**Exercise aim**
Extract the data exactly, missing nothing.

**Data to use**
------------------------------------------------------------------------
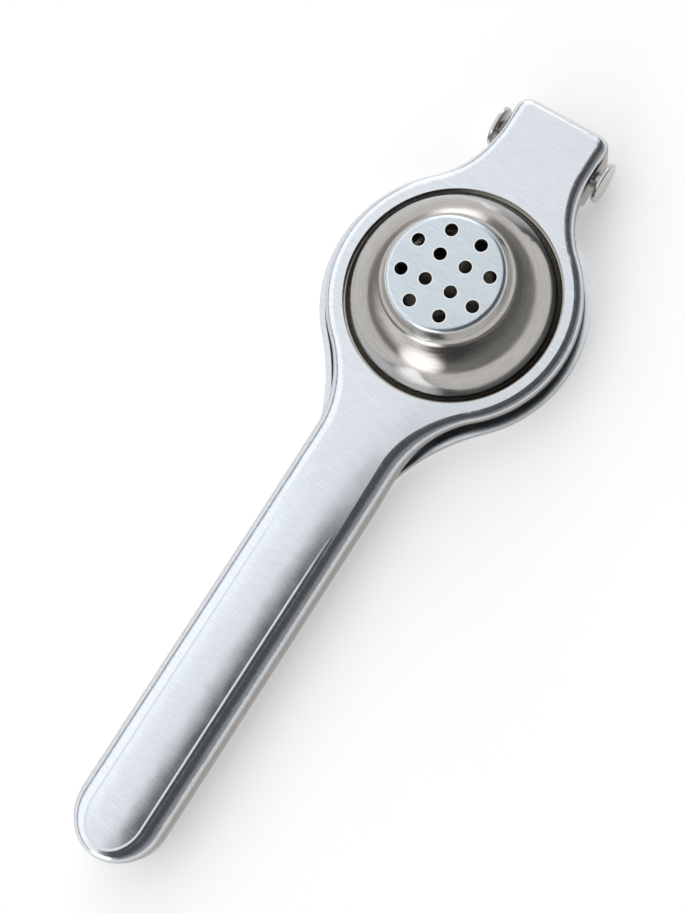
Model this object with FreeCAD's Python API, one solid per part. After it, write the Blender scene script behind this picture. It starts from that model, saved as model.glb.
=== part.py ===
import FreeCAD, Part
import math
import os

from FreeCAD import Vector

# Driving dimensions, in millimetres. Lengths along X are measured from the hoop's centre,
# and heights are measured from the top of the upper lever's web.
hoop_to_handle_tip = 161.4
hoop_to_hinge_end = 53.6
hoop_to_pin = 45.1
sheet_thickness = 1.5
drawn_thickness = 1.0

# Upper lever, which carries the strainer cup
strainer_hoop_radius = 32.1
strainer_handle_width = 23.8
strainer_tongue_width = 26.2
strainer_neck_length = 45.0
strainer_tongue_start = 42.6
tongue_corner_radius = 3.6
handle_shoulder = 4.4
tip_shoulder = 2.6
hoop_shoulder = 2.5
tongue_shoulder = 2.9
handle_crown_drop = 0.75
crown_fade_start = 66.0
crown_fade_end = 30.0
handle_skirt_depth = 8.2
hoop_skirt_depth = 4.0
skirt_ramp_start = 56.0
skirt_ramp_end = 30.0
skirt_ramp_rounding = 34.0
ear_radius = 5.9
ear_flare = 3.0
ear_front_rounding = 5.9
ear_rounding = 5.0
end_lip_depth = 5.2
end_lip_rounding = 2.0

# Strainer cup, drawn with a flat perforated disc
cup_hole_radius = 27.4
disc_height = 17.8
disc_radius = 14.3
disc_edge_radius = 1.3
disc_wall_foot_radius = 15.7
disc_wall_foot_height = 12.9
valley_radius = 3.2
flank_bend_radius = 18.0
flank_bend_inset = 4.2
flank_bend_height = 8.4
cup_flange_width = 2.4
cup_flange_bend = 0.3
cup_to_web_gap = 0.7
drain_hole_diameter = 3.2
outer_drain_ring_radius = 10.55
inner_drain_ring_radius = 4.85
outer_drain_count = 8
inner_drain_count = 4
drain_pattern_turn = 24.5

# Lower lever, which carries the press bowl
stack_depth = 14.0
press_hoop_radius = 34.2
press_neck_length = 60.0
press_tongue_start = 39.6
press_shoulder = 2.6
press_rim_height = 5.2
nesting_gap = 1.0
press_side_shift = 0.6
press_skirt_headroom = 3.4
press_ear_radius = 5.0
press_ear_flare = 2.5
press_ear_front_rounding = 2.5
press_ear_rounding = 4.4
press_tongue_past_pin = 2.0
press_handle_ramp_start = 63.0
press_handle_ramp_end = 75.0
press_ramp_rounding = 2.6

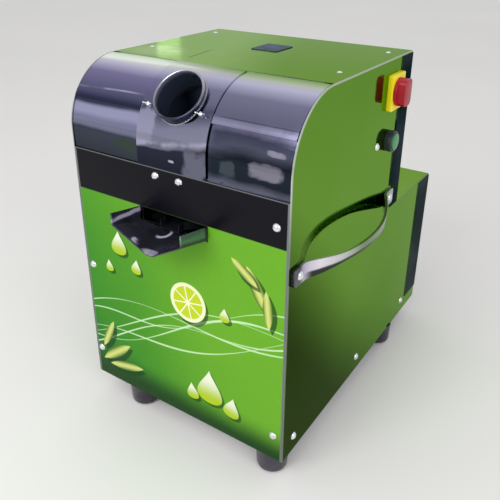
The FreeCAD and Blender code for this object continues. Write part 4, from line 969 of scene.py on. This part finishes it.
------------------------------------------------------------------------
**Finished answer**
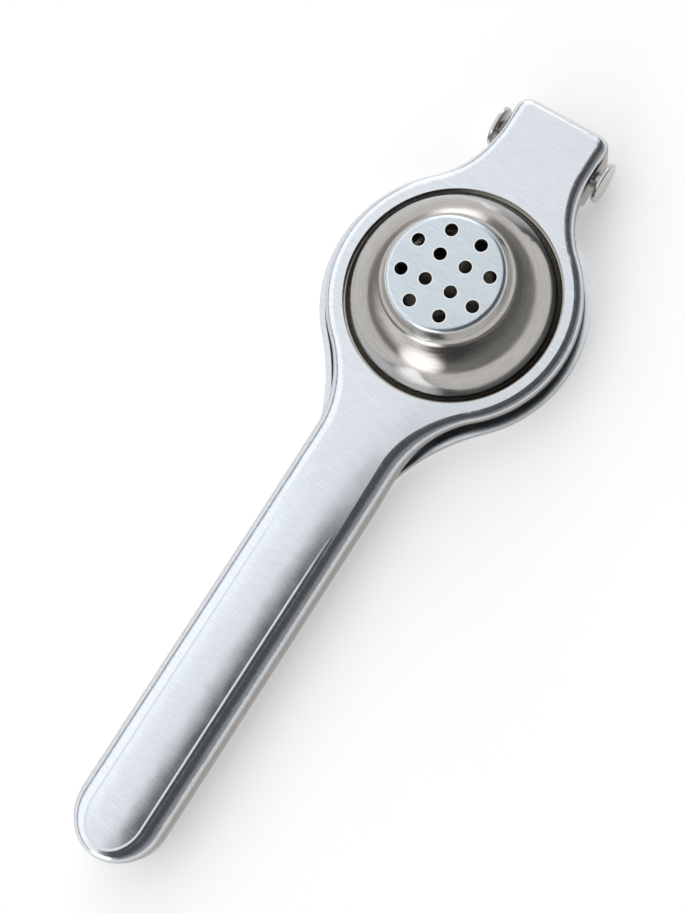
Model this object with FreeCAD's Python API, one solid per part. After it, write the Blender scene script behind this picture. It starts from that model, saved as model.glb.
=== part.py ===
import FreeCAD, Part
import math
import os

from FreeCAD import Vector

# Driving dimensions, in millimetres. Lengths along X are measured from the hoop's centre,
# and heights are measured from the top of the upper lever's web.
hoop_to_handle_tip = 161.4
hoop_to_hinge_end = 53.6
hoop_to_pin = 45.1
sheet_thickness = 1.5
drawn_thickness = 1.0

# Upper lever, which carries the strainer cup
strainer_hoop_radius = 32.1
strainer_handle_width = 23.8
strainer_tongue_width = 26.2
strainer_neck_length = 45.0
strainer_tongue_start = 42.6
tongue_corner_radius = 3.6
handle_shoulder = 4.4
tip_shoulder = 2.6
hoop_shoulder = 2.5
tongue_shoulder = 2.9
handle_crown_drop = 0.75
crown_fade_start = 66.0
crown_fade_end = 30.0
handle_skirt_depth = 8.2
hoop_skirt_depth = 4.0
skirt_ramp_start = 56.0
skirt_ramp_end = 30.0
skirt_ramp_rounding = 34.0
ear_radius = 5.9
ear_flare = 3.0
ear_front_rounding = 5.9
ear_rounding = 5.0
end_lip_depth = 5.2
end_lip_rounding = 2.0

# Strainer cup, drawn with a flat perforated disc
cup_hole_radius = 27.4
disc_height = 17.8
disc_radius = 14.3
disc_edge_radius = 1.3
disc_wall_foot_radius = 15.7
disc_wall_foot_height = 12.9
valley_radius = 3.2
flank_bend_radius = 18.0
flank_bend_inset = 4.2
flank_bend_height = 8.4
cup_flange_width = 2.4
cup_flange_bend = 0.3
cup_to_web_gap = 0.7
drain_hole_diameter = 3.2
outer_drain_ring_radius = 10.55
inner_drain_ring_radius = 4.85
outer_drain_count = 8
inner_drain_count = 4
drain_pattern_turn = 24.5

# Lower lever, which carries the press bowl
stack_depth = 14.0
press_hoop_radius = 34.2
press_neck_length = 60.0
press_tongue_start = 39.6
press_shoulder = 2.6
press_rim_height = 5.2
nesting_gap = 1.0
press_side_shift = 0.6
press_skirt_headroom = 3.4
press_ear_radius = 5.0
press_ear_flare = 2.5
press_ear_front_rounding = 2.5
press_ear_rounding = 4.4
press_tongue_past_pin = 2.0
press_handle_ramp_start = 63.0
press_handle_ramp_end = 75.0
press_ramp_rounding = 2.6

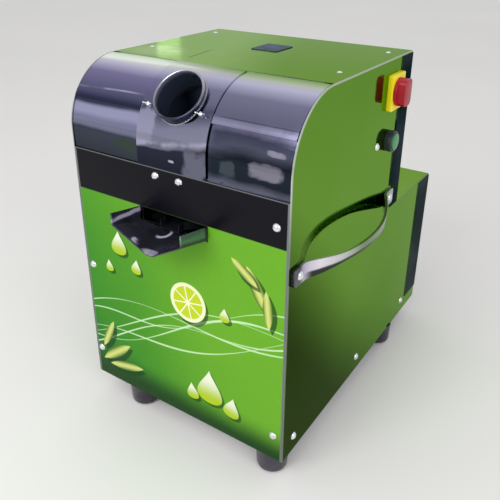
The FreeCAD and Blender code for this object continues. Write part 4, from line 969 of scene.py on. This part finishes it.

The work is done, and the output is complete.